Lureen is one of two main feminine characters, correctly brought to life by Hannah Esther Minutillo. There are other smaller roles that do not bear much weight, though Jane Henschel is worth mentioning as Jack’s fragile and caring mother. Heather Buck gets a musically diabolic role as Ennis’ wife Alma. She is an effective singer and actress, but her role is, willingly or otherwise, morphed into a fussy, spoilt and moody woman, which goes diametrically against the spirit of a much more interesting character in the short story. In a scene conceived for the stage – it is not in the book – she tries on wedding dresses and, imagining her brighter future as a married woman, sings: “I want to have a phone, a princess phone”. The Alma in the original story was a real, intelligent woman with iron determination but little hope.
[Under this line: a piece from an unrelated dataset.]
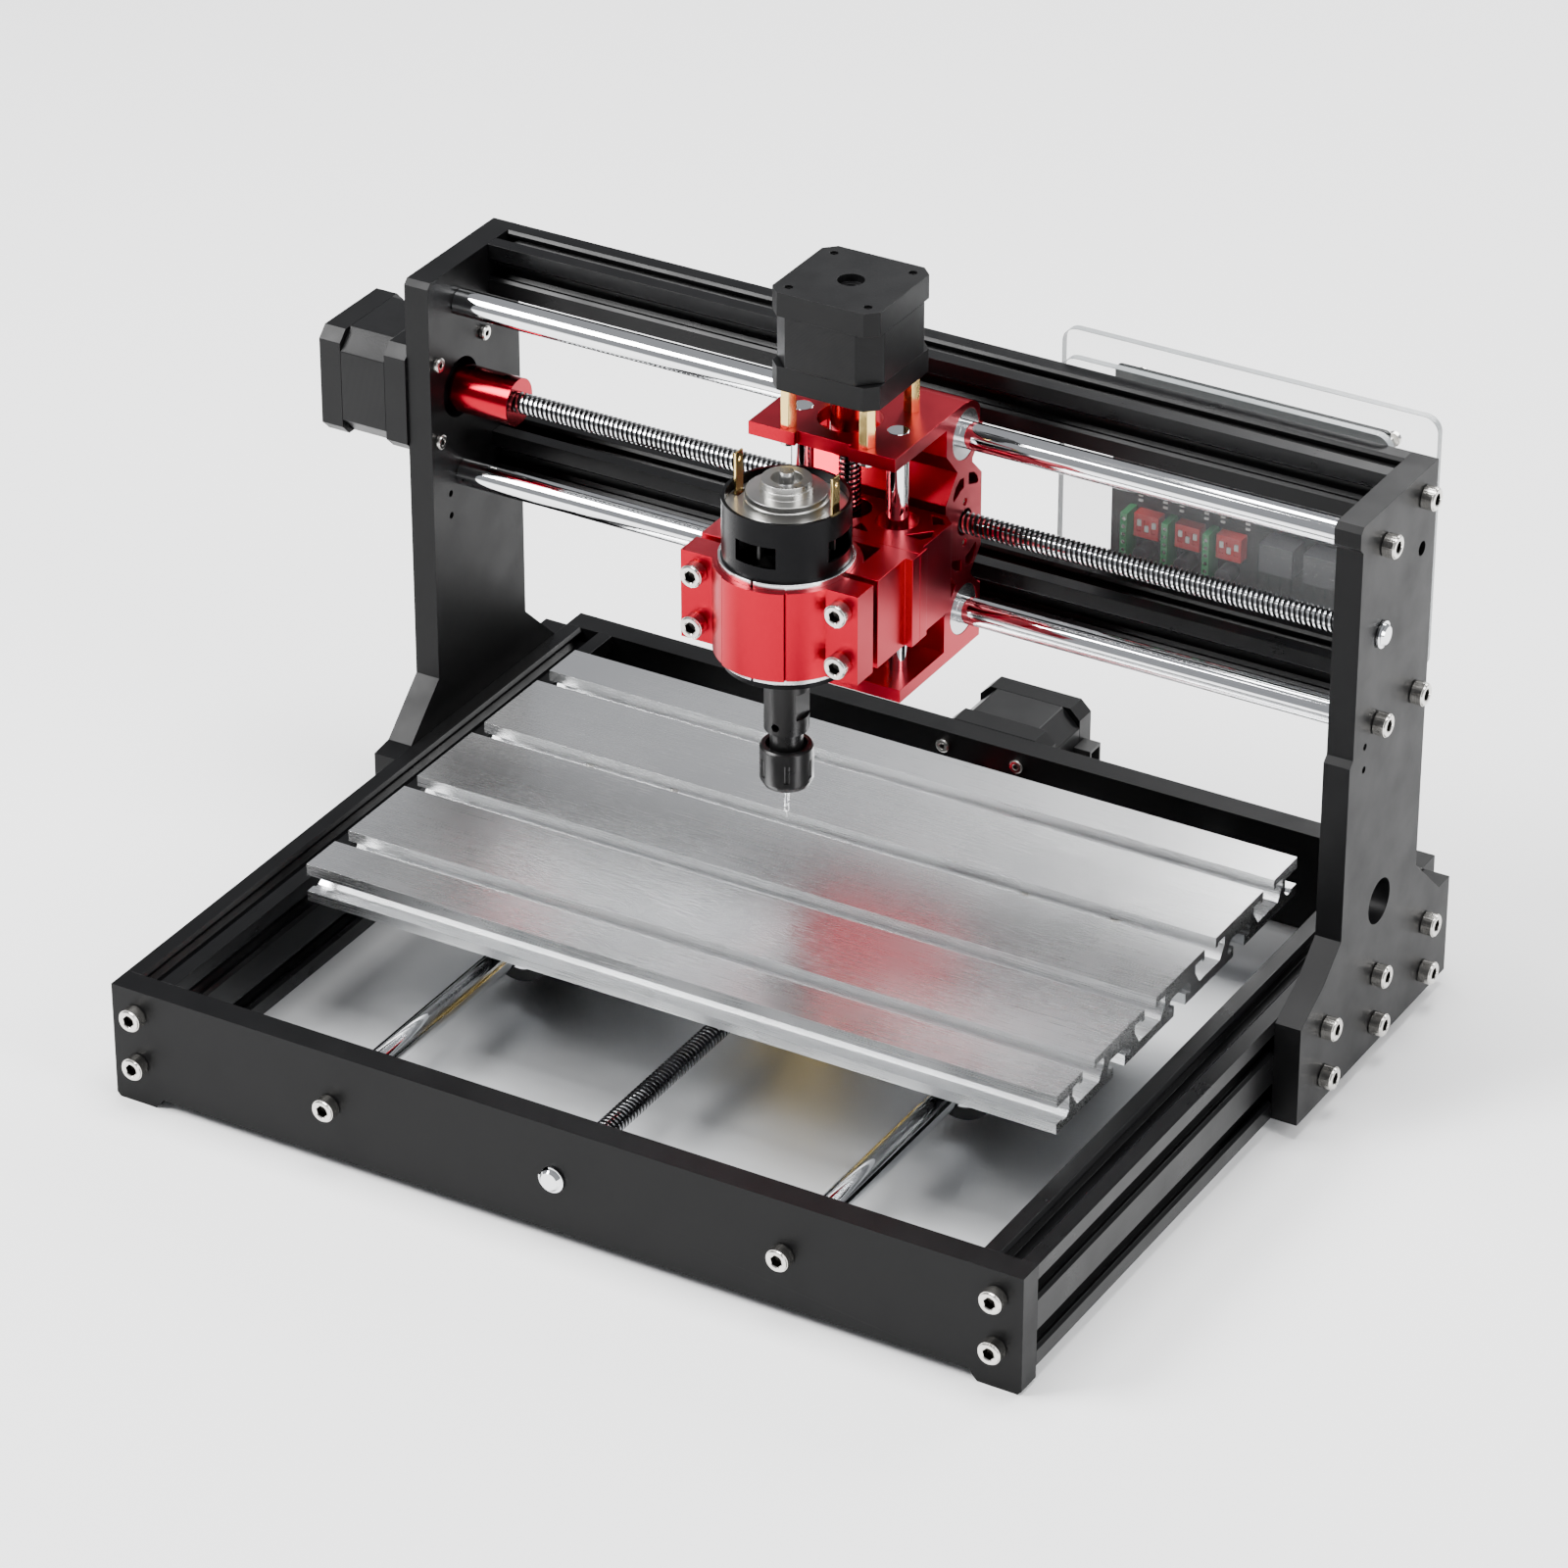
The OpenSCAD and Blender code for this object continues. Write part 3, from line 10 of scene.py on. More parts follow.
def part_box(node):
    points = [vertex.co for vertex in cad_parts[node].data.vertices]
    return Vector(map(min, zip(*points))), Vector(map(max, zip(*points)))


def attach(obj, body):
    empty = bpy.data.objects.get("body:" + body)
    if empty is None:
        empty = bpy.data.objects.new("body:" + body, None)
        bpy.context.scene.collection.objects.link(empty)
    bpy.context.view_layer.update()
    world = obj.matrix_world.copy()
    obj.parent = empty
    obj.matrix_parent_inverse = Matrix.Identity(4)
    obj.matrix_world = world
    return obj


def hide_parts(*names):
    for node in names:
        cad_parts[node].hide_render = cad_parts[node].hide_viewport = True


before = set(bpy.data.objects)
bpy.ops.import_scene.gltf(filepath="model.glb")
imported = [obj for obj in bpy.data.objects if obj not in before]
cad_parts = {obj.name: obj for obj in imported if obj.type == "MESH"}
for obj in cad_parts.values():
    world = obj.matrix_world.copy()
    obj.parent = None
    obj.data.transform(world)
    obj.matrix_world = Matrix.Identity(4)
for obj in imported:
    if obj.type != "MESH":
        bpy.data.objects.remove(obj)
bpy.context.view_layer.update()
MM = 0.001
X, Y, Z = Vector((1, 0, 0)), Vector((0, 1, 0)), Vector((0, 0, 1))


# ---- Places read from the frame ----


def low(node):
    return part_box(node)[0]


def high(node):
    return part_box(node)[1]


def middle(node):
    return (low(node) + high(node)) / 2


def size(node):
    return high(node) - low(node)


# ---- Materials ----


def link(tree, a, b):
    tree.links.new(a, b)


def texture_space(tree, scale):
    """Object coordinates, which are metres in the row frame, stretched by scale."""
    coords = tree.nodes.new("ShaderNodeTexCoord")
    mapping = tree.nodes.new("ShaderNodeMapping")
    mapping.inputs["Scale"].default_value = scale
    link(tree, coords.outputs["Object"], mapping.inputs["Vector"])
    return mapping.outputs["Vector"]


def noise(tree, scale, detail=3.0, roughness=0.55):
    texture = tree.nodes.new("ShaderNodeTexNoise")
    texture.inputs["Scale"].default_value = 1.0
    texture.inputs["Detail"].default_value = detail
    texture.inputs["Roughness"].default_value = roughness
    link(tree, texture_space(tree, scale), texture.inputs["Vector"])
    return texture.outputs["Fac"]


def spread(tree, value, low_out, high_out, low_in=0.3, high_in=0.7):
    """Maps a noise value to a range."""
    node = tree.nodes.new("ShaderNodeMapRange")
    node.inputs["From Min"].default_value = low_in
    node.inputs["From Max"].default_value = high_in
    node.inputs["To Min"].default_value = low_out
    node.inputs["To Max"].default_value = high_out
    link(tree, value, node.inputs["Value"])
    return node.outputs["Result"]


def blend_colour(tree, factor, first, second):
    node = tree.nodes.new("ShaderNodeMix")
    node.data_type = "RGBA"
    node.inputs["A"].default_value = (*first, 1)
    node.inputs["B"].default_value = (*second, 1)
    link(tree, factor, node.inputs["Factor"])
    return node.outputs["Result"]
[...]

As a character of its own in this story, the force of a hostile nature is often illustrated through a brass- and percussion-loaded orchestra. Conductor Titus Engel squeezed the best out of the score, and also proved a reliable conductor for singers in an opera where things can easily go wrong. He was focused and alert, always aware of where his attention needed to be. Truly disconcerting was Ivo van Hove’s staging, with the ruthless mountains reduced to an image projected on a large screen. There is obviously nothing wrong with projecting images. Ironically, an excellent example of using images for truly powerful impact is Bill Viola’s projections in Tristan und Isolde, currently sharing the stage with Wuorinen’s opera. What we see here, though, are muted mountains that seem far away, elsewhere. The homes they come back to, in contrast, are a nicer creation, as is the idea of placing them side by side, close yet distant.

Overall, this world première neither caused as much outrage as some anticipated, nor triggered as much enthusiasm as others hoped. Still, for one evening, Madrid had a taste of what being the operatic capital of the world is like.